§ Work to be completed:
Of the lines in the listing below, how many hold "behind"? Answer with the number only.

§ Data segment:
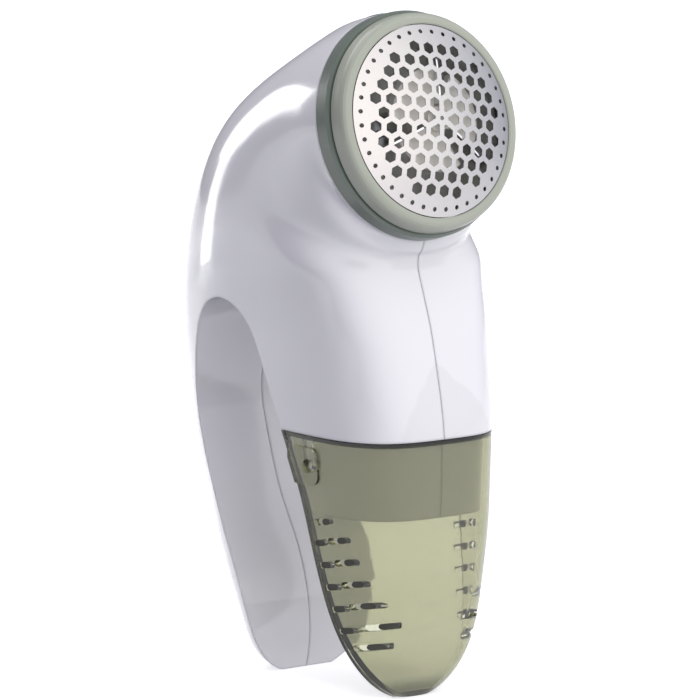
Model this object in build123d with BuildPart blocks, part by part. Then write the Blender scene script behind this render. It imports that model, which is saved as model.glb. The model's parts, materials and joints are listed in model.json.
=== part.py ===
from build123d import *
from math import cos, pi, radians, sin, sqrt
import os

os.makedirs("parts", exist_ok=True)

# Battery fabric shaver shaped like a hook, in millimetres. It stands on the tips of its
# two legs: +Z up, the cutting head faces -Y, and the mould parting plane is X = 0.
# Side profiles are drawn as (y, z) with y = 0 a little behind the head. DEPTH_MIDDLE then
# brings the middle of the overall depth to the origin.
DEPTH_MIDDLE = 9.2

# ---- driving dimensions -------------------------------------------------------------
WALL = 2.0                # body shells
BIN_WALL = 1.7            # lint bin, which slips over the skirt with SKIRT_CLEARANCE
SKIRT_CLEARANCE = 0.3
SKIRT_WALL = 1.4
SEAM = 0.08               # half the hairline between the two shells
HEAD_TILT = 13.4          # the cutting head looks up by this angle
APEX_Y, APEX_Z = -38.1, 150.2   # top of the foil dome
HEAD_RADIUS = 29.5        # round mouth of the body behind the head
MOUTH_DEPTH = 13.8        # from the foil apex back to that mouth
DOME_RADIUS = 72.0
HEX_PITCH = 4.2
HEX_FLATS = 2.8
PINHOLE = 1.15
JUNCTION_Z = 68.6         # top edge of the lint bin
SKIRT_Z = 48.5            # lower edge of the skirt inside the bin
CELL_RADIUS, CELL_LENGTH = 5.1, 43.3   # AAA cell without its nub
MOTOR_RADIUS, MOTOR_LENGTH = 12.0, 25.0

# ---- frames --------------------------------------------------------------------------
tilt = radians(HEAD_TILT)
outward = (0, -cos(tilt), sin(tilt))
apex = (0, APEX_Y - DEPTH_MIDDLE, APEX_Z)
side = Plane(origin=(0, -DEPTH_MIDDLE, 0), x_dir=(0, 1, 0), z_dir=(1, 0, 0))
head = Plane(origin=apex, x_dir=(1, 0, 0), z_dir=outward)
axial = Plane(origin=apex, x_dir=(1, 0, 0), z_dir=(0, -sin(tilt), -cos(tilt)))
head_axis = Axis(apex, outward)


def head_turned(angle):
    """The head plane turned about its own axis, counter-clockwise seen from the front."""
    turn = radians(angle)
    return Plane(origin=apex, x_dir=(cos(turn), sin(turn) * sin(tilt), sin(turn) * cos(tilt)), z_dir=outward)


def save(piece, name):
    """Label a finished piece and write its STEP file."""
    piece.part.label = name
    export_step(piece.part, f"parts/{name}.step")


# ---- outer form: half sections lofted from the leg tips over the top to the mouth ------
# front (y, z), back (y, z), half width, fullness of the front and of the back, and where
# along the section it is widest
mouth_y = APEX_Y + MOUTH_DEPTH * cos(tilt)
mouth_z = APEX_Z - MOUTH_DEPTH * sin(tilt)
mouth_low = (mouth_y - HEAD_RADIUS * sin(tilt), mouth_z - HEAD_RADIUS * cos(tilt))
mouth_high = (mouth_y + HEAD_RADIUS * sin(tilt), mouth_z + HEAD_RADIUS * cos(tilt))
stations = [
    (mouth_low, mouth_high, HEAD_RADIUS, 2.0, 2.0, 0.50),
    ((-30.2, 116.2), (-0.5, 169.1), 29.0, 2.1, 2.3, 0.50),
    ((-28.9, 114.6), (17.8, 158.0), 28.6, 2.3, 2.9, 0.47),
    ((-28.4, 113.0), (35.2, 143.5), 29.0, 2.6, 3.0, 0.44),
    ((-28.5, 111.0), (46.0, 123.9), 29.5, 3.7, 2.9, 0.43),
    ((-30.2, 106.0), (52.8, 106.0), 28.8, 4.1, 2.7, 0.43),
    ((-35.3, 90.0), (56.6, 90.0), 27.3, 3.8, 2.5, 0.43),
    ((-37.6, 80.0), (56.7, 80.0), 26.8, 3.6, 2.4, 0.43),
    ((-39.2, 70.0), (55.5, 70.0), 26.3, 3.5, 2.4, 0.43),
    ((-39.6, 60.0), (53.0, 60.0), 26.0, 3.4, 2.4, 0.44),
    ((-39.3, 50.0), (49.8, 50.0), 25.7, 3.4, 2.3, 0.45),
    ((-38.6, 41.0), (46.2, 41.0), 25.2, 3.5, 2.3, 0.47),
    ((-37.5, 33.0), (42.5, 33.0), 24.6, 3.6, 2.3, 0.50),
    ((-34.9, 20.0), (35.8, 20.0), 23.1, 3.9, 2.4, 0.50),
    ((-33.0, 11.0), (32.0, 11.0), 20.6, 3.9, 2.6, 0.50),
    ((-31.6, 5.5), (30.5, 5.5), 17.2, 3.7, 2.8, 0.50),
    ((-30.1, 2.0), (28.9, 2.0), 13.4, 3.4, 2.9, 0.50),
    ((-28.8, 0.0), (27.2, 0.0), 9.6, 3.0, 2.9, 0.50),
]
OUTLINE_STEPS = 16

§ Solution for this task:
3